Eyes of a Stranger (March 9/20)

Featuring Jennifer Jason Leigh's first big-screen appearance, Eyes of a Stranger follows intrepid reporter Jane Harris (Lauren Tewes) as she becomes increasingly convinced that a neighbor (John DiSanti's Stanley Herbert) is responsible for a series of brutal killings - with her suspicions inevitably putting both her and her deaf and blind sister (Leigh's Tracy) in jeopardy.

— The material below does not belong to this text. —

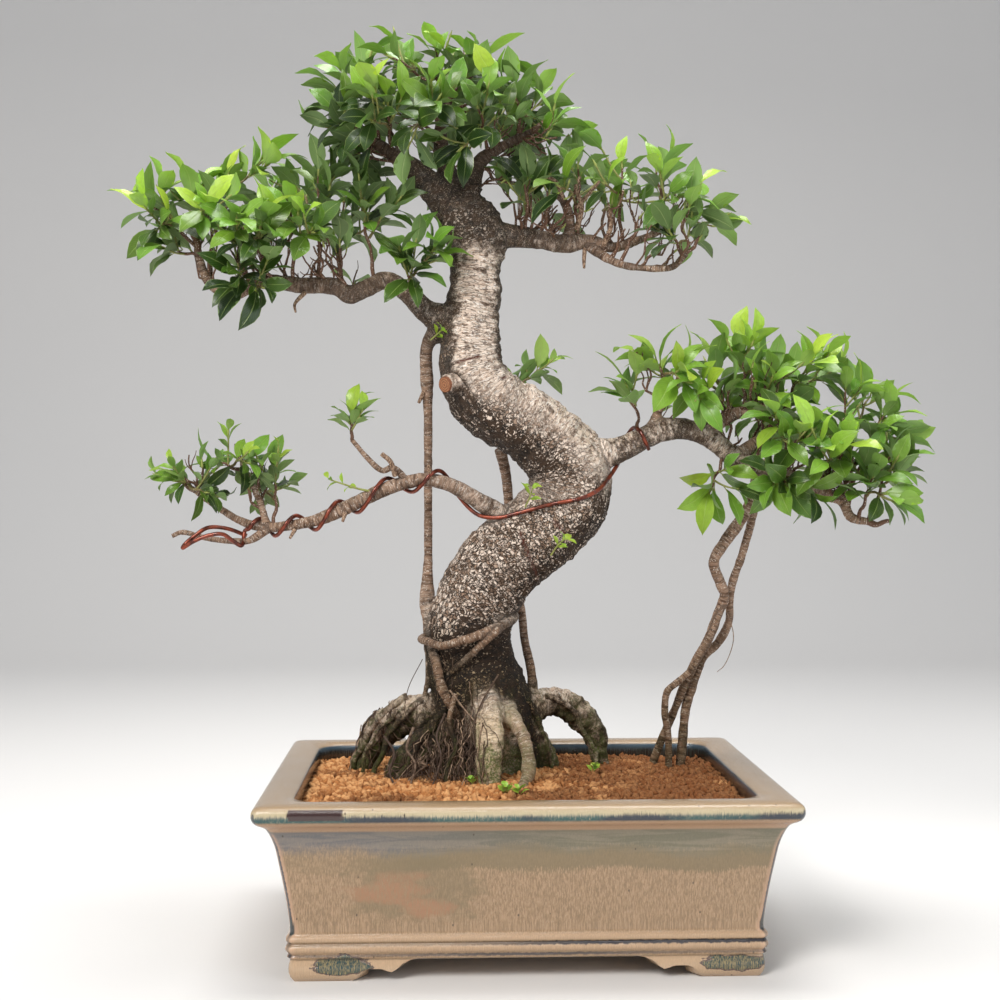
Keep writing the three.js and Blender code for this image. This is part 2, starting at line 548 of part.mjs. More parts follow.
// A blade placed in space, with its upper face towards `facing`.
function placedBlade(length, origin, along, facing) {
  const across = facing.clone().cross(along).normalize();
  const up = along.clone().cross(across);
  const matrix = new THREE.Matrix4().makeBasis(along, across, up).setPosition(origin);
  const { rim, top, bottom } = bladePoints(length);
  for (const point of [...rim, top, bottom]) {
    point.applyMatrix4(matrix);
  }
  return { rim, top, bottom };
}

// The blade by itself as a solid, closed over its root, to test whether it is clear of others.
function bladeSolid(blade, corners) {
  const [lowerRight, lowerLeft, upperLeft, upperRight] = corners;
  const root = [lowerLeft, upperLeft, upperRight, lowerLeft, upperRight, lowerRight];
  return solidOf(new THREE.BufferGeometry().setFromPoints([...bladeFaces(blade, corners), ...root]));
}

// The faces that join a blade to the four corners of its stem's face: two above and two below.
function bladeFaces(blade, [lowerRight, lowerLeft, upperLeft, upperRight]) {
  const faces = [lowerRight, upperRight, blade.rim[0], upperLeft, lowerLeft, blade.rim[4]];
  const above = [upperRight, ...blade.rim, upperLeft];
  const below = [lowerRight, ...blade.rim, lowerLeft];
  above.forEach((point, i) => faces.push(above[(i + 1) % above.length], point, blade.top));
  below.forEach((point, i) => faces.push(point, below[(i + 1) % below.length], blade.bottom));
  return faces;
}

// Whether a solid stays clear of all others by the seat gap.
function isClear(solid, others) {
  const box = solid.boundingBox();
  return others.every((other) => {
    const near = [0, 1, 2].every((i) => (
      box.min[i] < other.box.max[i] + SEAT_GAP && other.box.min[i] < box.max[i] + SEAT_GAP
    ));
    return !near || solid.minGap(other.solid, 2 * SEAT_GAP) >= SEAT_GAP;
  });
}

const withBox = (solid) => ({ solid, box: solid.boundingBox() });

// The point of a limb from which a stem grows to its target, at a distance from the other stems' roots.
function rootOnLimb(name, target, usedRoots) {
  const curve = limbCurve(name);
  let best = null;
  for (let k = 12; k <= 100; k++) {
    const point = curve.getPoint(k / 100);
    const crowded = usedRoots.some((used) => used.distanceTo(point) < ROOT_SPACING);
    const cost = point.distanceTo(target) + 0.35 * Math.abs(point.x - target.x);
    if (!crowded && (best === null || cost < best.cost)) {
      best = { point, cost };
    }
  }
  return best.point;
}

// A stem's middle line from its root to its tip, bowed upwards and to the side by `bow`.
function stemCurve(root, tip, bow) {
  const middle = root.clone().lerp(tip, 0.5).add(bow);
  return new THREE.CatmullRomCurve3([root, middle, tip]);
}

// Tries slight bows until the stem is clear of the others.
function clearStem(root, tip, thick, pairs, others, grownWood) {
  const reach = root.distanceTo(tip);
  const radiusAt = (share) => THREE.MathUtils.lerp(thick, STEM_TIP_RADIUS, share) + SEAT_GAP / 2;
  for (let attempt = 0; attempt < 40; attempt++) {
    const swing = attempt * GOLDEN_ANGLE;
    const size = 0.012 * attempt * reach;
    const bow = new THREE.Vector3(size * Math.cos(swing), size * Math.sin(swing), 0.06 * reach);
    const curve = stemCurve(root, tip, bow);
    const solid = tubeAlong(curve, radiusAt, 6, 6);
    if (isClear(solid.subtract(grownWood), others)) {
      return { curve, solid, thick, reach, pairs, phase: swing, leaves: new Map() };
    }
  }
  return null;
}

// Four corners round a stem at one share of its length.
function stemRing(stem, share) {
  const along = stem.curve.getTangent(share).normalize();
  const side = new THREE.Vector3(1, 0.2, 0.1);
  side.addScaledVector(along, -side.dot(along)).normalize();
  const up = along.clone().cross(side);
  const radius = THREE.MathUtils.lerp(stem.thick, STEM_TIP_RADIUS, share);
  return [0, 1, 2, 3].map((corner) => {
    const angle = stem.phase + (corner * Math.PI) / 2;
    return stem.curve.getPoint(share)
      .addScaledVector(side, radius * Math.cos(angle))
      .addScaledVector(up, radius * Math.sin(angle));
  });
}

// Leaf directions: out of the stem's face, spread from the stem's own direction, the face turned upwards.
function leafAim(outward, tangent, spread, twist) {
  const sideways = tangent.clone().cross(outward).normalize();
  const radial = outward.clone().multiplyScalar(Math.cos(twist)).addScaledVector(sideways, Math.sin(twist));
  const along = tangent.clone().multiplyScalar(Math.cos(spread)).addScaledVector(radial, Math.sin(spread));
  along.normalize();
  const facing = tangent.clone().multiplyScalar(Math.sin(spread)).addScaledVector(radial, -Math.cos(spread));
  facing.z += 0.5;
  facing.addScaledVector(along, -facing.dot(along)).normalize();
  return { along, facing };
}

// One leaf grown from a face of its stem, turned a little at a time until it is clear of the others.
function growLeaf(corners, outward, tangent, spread, length, others) {
  const root = corners.reduce((sum, corner) => sum.add(corner), new THREE.Vector3()).divideScalar(4);
  for (let attempt = 0; attempt < 36; attempt++) {
    const twist = (attempt % 2 ? 1 : -1) * Math.ceil(attempt / 2) * 0.09;
    const { along, facing } = leafAim(outward, tangent, spread * (1 - 0.012 * attempt), twist);
    const blade = placedBlade(length * (1 - 0.009 * attempt), root, along, facing);
    const solid = bladeSolid(blade, corners);
    if (isClear(solid, others)) {
      return { blade, tested: withBox(solid) };
    }
  }
  return null;
}

// Corners of the stem's end, in the order of a leaf's root, turned so that the leaf's face looks up.
function tipCorners(stem) {
  const end = stemRing(stem, 1);
  const lift = (r) => end[(r + 3) % 4].z - end[r].z;
  const r = [0, 1, 2, 3].reduce((best, next) => (lift(next) > lift(best) ? next : best));
  return [end[(r + 1) % 4], end[r], end[(r + 3) % 4], end[(r + 2) % 4]];
}

// The leaves of one stem: two facing pairs, the second turned a quarter, and one at the tip.
function growLeaves(stem, random, others) {
  const tested = [];
  const grow = (share, face, corners, outward, spread) => {
    const length = LEAF_LENGTH * (0.8 + 0.35 * random());
    const tangent = stem.curve.getTangent(share).normalize();
    const leaf = growLeaf(corners, outward, tangent, spread, length, [...others, ...tested]);
    if (leaf !== null) {
      tested.push(leaf.tested);
      stem.leaves.set(`${share} ${face}`, leaf.blade);
    }
  };
  for (const [share, firstFace, spread] of stem.pairs) {
    const low = stemRing(stem, share);
    const high = stemRing(stem, share + PAIR_BAND / stem.reach);
    for (const face of [firstFace, firstFace + 2]) {
      const next = (face + 1) % 4;
      const corners = [low[next], low[face], high[face], high[next]];
      const outward = low[face].clone().add(low[next]).sub(stem.curve.getPoint(share).multiplyScalar(2));
      grow(share, face, corners, outward.normalize(), spread);
    }
  }
  const corners = tipCorners(stem);
  grow(1, 0, corners, corners[1].clone().sub(corners[2]).normalize(), 0.25);
  return tested;
}

// The stem's own faces, with each leaf's faces in place of the stem face that it grows from.
function leafyStemSolid(stem) {
  const faces = [];
  const quad = (a, b, c, d) => faces.push(a, b, c, a, c, d);
  const shares = [0];
  for (const [share] of stem.pairs) {
    shares.push(share, share + PAIR_BAND / stem.reach);
  }
  shares.push(1);
  const rings = shares.map((share) => stemRing(stem, share));
  for (let i = 0; i < rings.length - 1; i++) {
    for (let face = 0; face < 4; face++) {
      const next = (face + 1) % 4;
      const corners = [rings[i][next], rings[i][face], rings[i + 1][face], rings[i + 1][next]];
      const blade = stem.leaves.get(`${shares[i]} ${face}`);
      if (blade) {
        faces.push(...bladeFaces(blade, corners));
      } else {
        quad(corners[1], corners[0], corners[3], corners[2]);
      }
    }
  }
  const [start, end] = [rings[0], rings[rings.length - 1]];
  quad(start[3], start[2], start[1], start[0]);
  const terminal = stem.leaves.get('1 0');
  if (terminal) {
    faces.push(...bladeFaces(terminal, tipCorners(stem)));
  } else {
    quad(end[0], end[1], end[2], end[3]);
  }
  return solidOf(new THREE.BufferGeometry().setFromPoints(faces));
}

// Places every stem first and then every leaf, so that nothing crosses.
function buildSprays(wood, grownWood, wire) {
  const random = randomSource(SEED);
  const fixed = [withBox(wire)];
  const sprays = SPRAYS.map(([name, limb, ...tips]) => ({ name, limb, tips: tips.map(vector), stems: [] }));
  const usedRoots = [];
  for (const spray of sprays) {
    placeStems(spray, fixed, sprays, grownWood, usedRoots);
  }
  const placedLeaves = [];
  for (const spray of sprays) {
    const strangers = sprays.filter((other) => other !== spray).map((other) => other.trimmed);
    for (const stem of spray.stems) {
      const siblings = spray.stems.filter((other) => other !== stem).map((other) => withBox(other.solid));
      const others = [withBox(wood), ...fixed, ...placedLeaves, ...strangers, ...siblings];
      placedLeaves.push(...growLeaves(stem, random, others));
    }
  }
  return sprays;
}

function placeStems(spray, fixed, sprays, grownWood, usedRoots) {
  const others = [...fixed, ...sprays.filter((other) => other.trimmed).map((other) => other.trimmed)];
  const root = rootOnLimb(spray.limb, spray.tips[0], usedRoots);
  usedRoots.push(root);
  const first = clearStem(root, spray.tips[0], STEM_RADIUS, STEM_PAIRS, others, grownWood);
  if (first === null) {
    throw new Error(`the stem of ${spray.name} finds no clear way`);
  }
  spray.stems.push(first);
  if (spray.tips.length > 1) {
    const fork = clearStem(first.curve.getPoint(FORK_START), spray.tips[1], FORK_RADIUS, FORK_PAIRS, others, grownWood);
    if (fork !== null) {
      spray.stems.push(fork);
    }
  }
  const stems = unionOf(spray.stems.map((stem) => stem.solid));
  spray.trimmed = withBox(mainBody(stems.subtract(grownWood)));
}

function sprayPiece(spray, grownWood) {
  const whole = unionOf(spray.stems.map(leafyStemSolid)).subtract(grownWood);
  return pieceOf(spray.name, mainBody(whole).asOriginal().simplify(FINISH_TOLERANCE), 'leaf');
}

function buildBonsai() {
  const group = new THREE.Group();
  const pot = buildPot();
  const screens = { drain_screen_left: buildScreen(-DRAIN_X), drain_screen_right: buildScreen(DRAIN_X) };
  const rough = buildWood(0);
  const route = wireRoute(geometryOf(rough));
  const wire = wireSolid(route, 0);
  const wood = mainBody(rough.subtract(wireSolid(route, SEAT_GAP))).asOriginal().simplify(FINISH_TOLERANCE);
  const grownWood = buildWood(SEAT_GAP);
  const pockets = [-DRAIN_X, DRAIN_X].map((x) => {
    const width = SCREEN_SIZE + 2 * SEAT_GAP;
    const pocket = new THREE.BoxGeometry(width, width, 2 * (SCREEN_THICKNESS + 2 * SEAT_GAP));
    return solidOf(pocket.translate(x, 0, FLOOR_TOP));
  });
  const soil = buildSoil(unionOf([grownWood, ...pockets]));
  group.add(pieceOf('pot', pot, 'glaze'));
  for (const [name, screen] of Object.entries(screens)) {
    group.add(pieceOf(name, screen, 'mesh'));
  }
  group.add(pieceOf('soil', soil, 'soil'));
  group.add(pieceOf('tree', wood, 'bark'));
  group.add(pieceOf('training_wire', wire, 'wire'));
  for (const spray of buildSprays(wood, grownWood, wire)) {
    group.add(sprayPiece(spray, grownWood));
  }
  centreOnFloor(group);
  return group;
}

// The bounding box of the whole stands centred over the origin, with its lowest point at z = 0.
function centreOnFloor(group) {
  const box = new THREE.Box3().setFromObject(group, true);
  const middle = box.getCenter(new THREE.Vector3());
  group.position.set(-middle.x, -middle.y, -box.min.z);
}

const bonsai = buildBonsai();

export default bonsai;
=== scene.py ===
"""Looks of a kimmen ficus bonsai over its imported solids: bark, leaves, twigs, roots, soil, wire and glaze.

The tables are in millimetres in the pot's own frame: +Z up, front towards -Y, the pot's centre at x = y = 0.
What is built from them is in metres in the shared frame, which is the same frame shifted sideways.
"""

import json
import logging
import math
from dataclasses import dataclass, field
from enum import IntEnum
from typing import Any, Callable, ClassVar, Iterable, Optional, Sequence

import bmesh
import bpy
import numpy as np
from mathutils import Matrix, Vector, noise
from mathutils.bvhtree import BVHTree

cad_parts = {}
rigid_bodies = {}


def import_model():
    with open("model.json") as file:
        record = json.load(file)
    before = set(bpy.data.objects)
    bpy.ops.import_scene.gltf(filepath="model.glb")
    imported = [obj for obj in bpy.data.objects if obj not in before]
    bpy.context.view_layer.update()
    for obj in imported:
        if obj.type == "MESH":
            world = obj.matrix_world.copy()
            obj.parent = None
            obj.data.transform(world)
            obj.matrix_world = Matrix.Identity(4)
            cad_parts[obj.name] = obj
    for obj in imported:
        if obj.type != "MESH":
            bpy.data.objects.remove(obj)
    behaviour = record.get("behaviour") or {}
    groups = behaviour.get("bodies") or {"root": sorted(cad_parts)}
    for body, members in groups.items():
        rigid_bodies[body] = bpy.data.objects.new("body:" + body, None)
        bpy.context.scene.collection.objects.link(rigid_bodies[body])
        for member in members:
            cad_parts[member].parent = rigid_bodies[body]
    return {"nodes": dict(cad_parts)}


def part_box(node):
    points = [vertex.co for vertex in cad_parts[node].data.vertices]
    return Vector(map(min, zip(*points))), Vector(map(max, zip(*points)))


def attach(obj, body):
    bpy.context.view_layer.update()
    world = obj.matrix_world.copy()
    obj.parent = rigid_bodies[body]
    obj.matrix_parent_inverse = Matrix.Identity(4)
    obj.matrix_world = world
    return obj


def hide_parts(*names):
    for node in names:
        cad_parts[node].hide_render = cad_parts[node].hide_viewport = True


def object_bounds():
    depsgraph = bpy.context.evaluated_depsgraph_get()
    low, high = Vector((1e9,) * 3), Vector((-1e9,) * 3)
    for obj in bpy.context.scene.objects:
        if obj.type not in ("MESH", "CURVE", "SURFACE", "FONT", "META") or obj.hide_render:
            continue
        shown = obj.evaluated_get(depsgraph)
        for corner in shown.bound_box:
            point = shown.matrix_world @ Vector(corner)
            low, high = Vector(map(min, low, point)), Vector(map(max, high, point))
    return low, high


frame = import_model()
CAD_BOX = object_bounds()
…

Eyes of a Stranger opens with a surprisingly effective sequence in which Herbert stalks (and murders) an attractive waitress, and although it does take some time to wholeheartedly warm up to the central character's ongoing investigation, filmmaker Ken Wiederhorn effectively holds the viewer's interest by punctuating the proceedings with a number of suspenseful stand-alone sequences and flashbacks - with the latter represented especially well by a disturbing glimpse into the grisly manner by which Tracy lost her ability to see and hear. It's subsequently easy enough to overlook the film's less-than-impressive elements (ie some of the supporting performances border on the amateurish), as Wiederhorn - along with cinematographer Mini Rojas - generally does a nice job of sustaining an atmosphere of mounting dread by emphasizing visuals of a decidedly foreboding and almost De Palma-esque nature. By the time the tense finale rolls around, Eyes of a Stranger has certainly established itself as an above-average slasher that seems to have been unfairly relegated to cheapie bins at big-box home-entertainment stores.